Supported by
Generation Alpha Quiet-quitting Middle School Band
MIDDLE SCHOOL — The youngest generation of people in America, Generation Alpha, is already
demonstrating unwillingness to work by quiet-quitting middle school bands in record numbers.
In the 2023 fiscal year, 30% of brass section chairs refused to show up to non-mandatory
recitals. 40% of woodwind chairs dropped after sixth grade. Most alarmingly, polls indicate that
95% of Gen Alpha does not see themselves doing band in 10 years.
Some Gen Alpha are already “job-hopping”—shoveling snow one day, mowing the lawn the next. Zero
fourteen year olds have spent more than 18 months at one job. This spells devastation for the
world economy, unless this article inspires them to change their ways.

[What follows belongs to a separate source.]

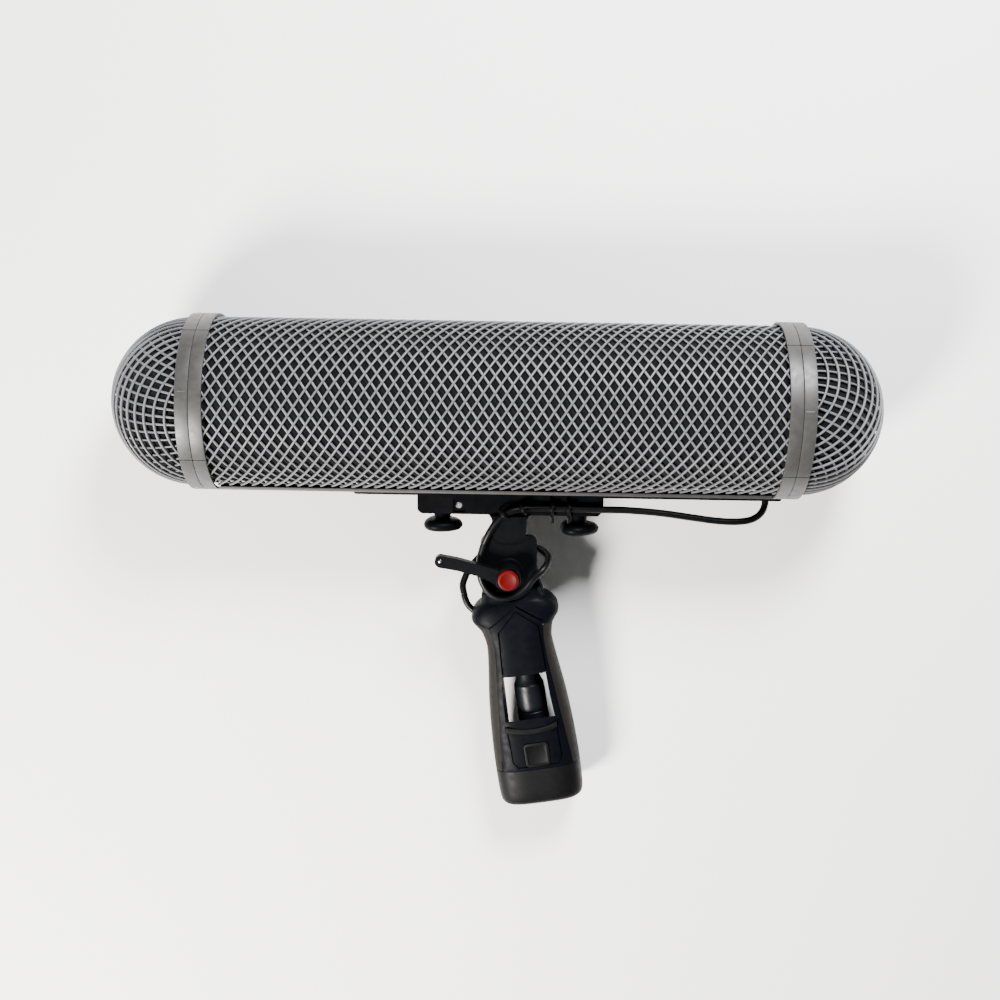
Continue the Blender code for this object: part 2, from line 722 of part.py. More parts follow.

If these trends continue, Generation Alpha is shaping up to be the least disciplined, most
work-avoidant generation in history. Experts predict the only way to scare them into taking up
jobs is to raise college tuition to $200,000 per year. One creative avenue could be lowering
pay, which makes working closer to the experience of not working in exactly one way.
If you enjoy the unique sound of 12-year-olds’ operating tubas and violins, enjoy it while it
lasts: Because someday, they just might be 13-year-olds operating tubas and violins.